Contemporary design does not have to be a mélange of competing styles. Anyone familiar with Bath's SouthGate Centre will know that it is possible to merge the new with the old almost seamlessly, while still creating a highly modern feel, so much so that you have the impression of walking through a computer simulation.

Questionable both in design and in purpose. This has been the problem with some local building development. In the same way, so have other projects. Industrial estates, for example. Pollensa's is far from full. In Alcúdia, the layout was finished a couple of years ago. It stands empty and now blocked to access. The official reason why it is empty has to do with a failure to arrive at agreement over electricity supply, which is ironic, given that it is next to the current power station.

The fact is that some developments are simply unnecessary. Pollensa wants its own auditorium, but why build one when Alcúdia has one with spare capacity? It all comes down to me-too need and suspicions that there might be other factors at play.

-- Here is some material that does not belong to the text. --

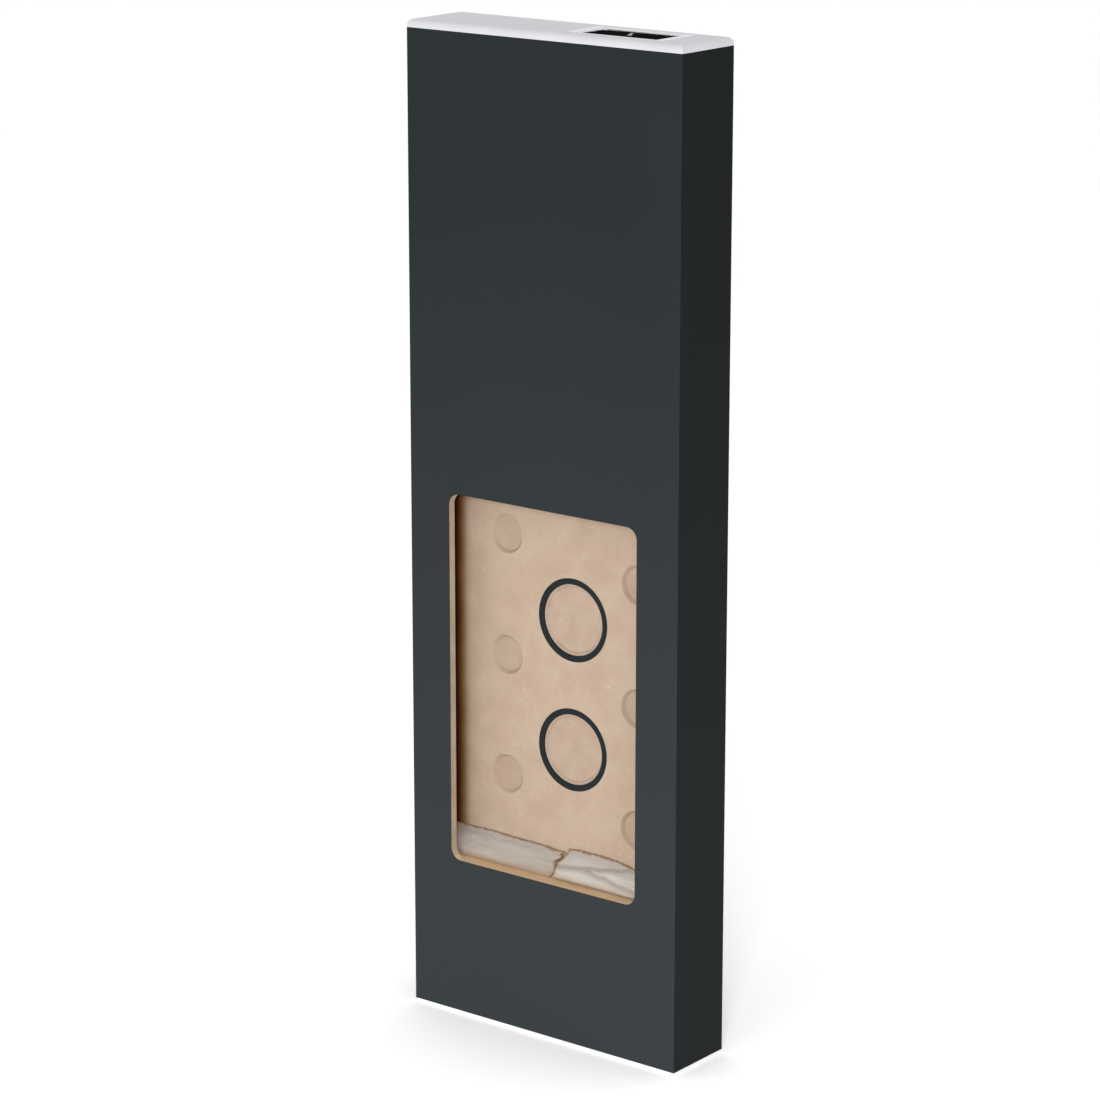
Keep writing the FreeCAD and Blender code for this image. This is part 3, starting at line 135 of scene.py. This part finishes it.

The empty industrial estate is next to the Es Foguero ruin, one that became so largely because it was in the wrong place at the wrong time. The project for the old power station has suffered because the time was wrong. Were the museum to be built, it would still, because its design would retain the landscape-offensive chimneys, be in the wrong place. And in the wrong place is where other buildings now are, or they are just plain wrong because they are not needed.